NG++ and the difficulty tier beyond it are where the synergy system gets tested the hardest, since the same Synergy Upgrades that comfortably carried a first clear stop being enough on their own. Players returning for a second or third clear usually have to rethink upgrade order entirely rather than simply repeating what worked the first time through.
- How does automation work once unlocked in each room? Automation hires a character, such as the Rattling Gunner in the Darts Room or the Toad Accountant in the Scratcher Room, to act on your behalf at a rate tied to your upgrades. That character keeps earning even while you manage a different room, freeing you to focus on synergy purchases instead of manual clicks.
- Do upgrades from one room actually affect the others? Yes. Synergy Upgrades are built to boost passive income or efficiency across multiple rooms at once, which is why ignoring them for single-room upgrades slows overall progress. A Synergy Upgrade bought in the Darts Room can quietly raise what the Toad Accountant earns next door.

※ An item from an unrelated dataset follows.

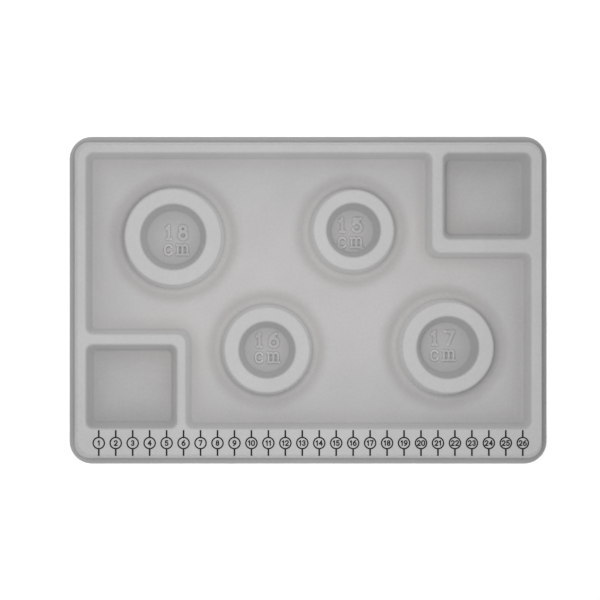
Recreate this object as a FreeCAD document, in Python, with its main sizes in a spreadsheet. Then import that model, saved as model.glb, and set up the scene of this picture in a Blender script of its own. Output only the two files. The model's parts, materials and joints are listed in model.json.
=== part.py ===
"""Flocked bracelet sizing board: a formed tray with four ring bosses, two bead bins and a printed scale.

Frame: +Z up, +X along the printed scale, +Y away from it. The origin is the centre of the footprint on
the table. The board is a stack of bonded layers. Each layer lies between two of the FACES below, and every
face is the same formed surface set back into the material by its own distance, so the layers nest with no
gap.
"""

import FreeCAD, Part

import math
import os

import Sketcher
from FreeCAD import Placement, Rotation, Vector

# name: (value in millimetres unless the note says otherwise, note)
DIMENSIONS = {
    "tray_height": (15.0, "table to the top of the rim"),
    "board_length": (286.5, "outside of the trimmed lip, along X"),
    "board_depth": (196.3, "outside of the trimmed lip, along Y"),
    "rim_length": (274.2, "outside of the rim's top, along X"),
    "rim_depth": (183.4, "outside of the rim's top, along Y"),
    "wall_run": (0.25, "skirt, basin and bin walls: run per unit of height"),
    "flange_corner_radius": (13.5, "corners of the trimmed lip, in plan"),
    "flange_foot_radius": (1.0, "where the lip meets the skirt"),
    "skirt_corner_radius": (9.0, "outside corners of the skirt"),
    "rim_edge_radius": (0.7, "outer edge of the rim's top"),
    "sheet_thickness": (1.2, "formed plastic sheet"),
    "adhesive_thickness": (0.15, "film that holds the pile"),
    "pile_height": (0.5, "flock fibres standing out of the adhesive"),
    "left_rim": (5.1, "width of the rim's top"),
    "right_rim": (5.9, "width of the rim's top"),
    "top_rim": (4.8, "width of the rim's top"),
    "scale_band": (15.6, "width of the front rim, which carries the scale"),
    "basin_depth": (10.3, "rim to the basin's floor"),
    "bin_depth": (12.8, "rim to the floors of the two bead bins"),
    "right_bin_length": (52.1, "mouth, along X"),
    "right_bin_width": (51.0, "mouth, along Y"),
    "right_divider": (6.5, "wall on the bin's left side"),
    "right_shelf": (8.3, "wall on the bin's front side"),
    "left_bin_length": (53.8, "mouth, along X"),
    "left_bin_width": (49.6, "mouth, along Y"),
    "left_divider": (5.4, "wall on the bin's right side"),
    "left_shelf": (6.4, "wall on the bin's back side"),
    "pocket_corner_radius": (4.0, "corners of the basin and the bins that point out"),
    "divider_corner_radius": (6.5, "corners of the dividers that point into the basin"),
    "pocket_edge_radius": (2.0, "mouths of the basin and the bins"),
    "floor_radius": (2.0, "feet of the basin's and the bins' walls"),
    "boss_run": (0.14, "ring boss's outer wall: run per unit of height"),
    "cup_run": (0.30, "cup's wall: run per unit of depth"),
    "cup_depth": (11.5, "rim to a cup's floor"),
    "channel_depth": (12.6, "rim to the bottom of the bead channel round a boss"),
    "channel_foot": (5.5, "ring's edge to the foot of the channel's slope"),
    "channel_reach": (12.5, "ring's edge to the brim of the channel"),
    "boss_edge_radius": (1.5, "both edges of the ring on top of a boss"),
    "boss_foot_radius": (3.0, "where a boss meets its channel"),
    "cup_floor_radius": (1.8, "foot of the cup's wall"),
    "slope_foot_radius": (5.0, "foot of the channel's slope"),
    "brim_radius": (12.0, "where the channel rolls up into the basin's floor"),
    "least_radius": (0.3, "tightest bend that the sheet's back takes"),
    "mark_height": (0.9, "size marks above a cup's floor"),
    "figure_height": (9.8, "figures of a size mark"),
    "figure_stroke": (2.0, "width of their strokes"),
    "figure_spacing": (3.0, "clear space between them"),
    "unit_height": (7.2, "letters below the figures"),
    "unit_stroke": (1.45, "width of their strokes"),
    "unit_spacing": (1.2, "clear space between them"),
    "unit_gap": (1.9, "figures to the letters below them"),
    "ink_thickness": (0.08, "printed scale above the pile"),
    "mark_pitch": (10.0, "scale mark to scale mark"),
    "mark_count": (26.0, "number of scale marks, not a length"),
    "mark_offset": (0.85, "middle of the scale from the middle of the board"),
    "mark_line": (-84.45, "the scale's ring centres, along Y"),
    "mark_span": (15.2, "end to end of a mark's tick lines"),
    "mark_ring_diameter": (7.4, "outside of a mark's ring"),
    "mark_ring_stroke": (0.78, "line width of a mark's ring"),
    "tick_stroke": (0.95, "line width of a tick"),
    "numeral_height": (3.45, "printed figures"),
    "numeral_stroke": (0.7, "line width of the printed figures"),
    "numeral_spacing": (0.22, "clear space between two printed figures"),
}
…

- What’s the fastest way past the early gold wall in the Darts Room? Prioritize value-per-throw upgrades before automation, since a higher base throw value compounds every later purchase. Once the Rattling Gunner is hired on top of those upgrades, the MASSIVE RAT’s million-gold demand becomes a formality rather than a wall.
Fortune Mill earns its hook by making a joke out of its own scale, then following through on the payoff: that first one-gold dart throw really does turn into a torrent once the Rattling Gunner and the right Synergy Upgrades are in place. Whether you escape Box #724 by clicking your way through the Darts Room or by leaning entirely on automation, the game rewards noticing how its rooms connect more than it rewards brute force.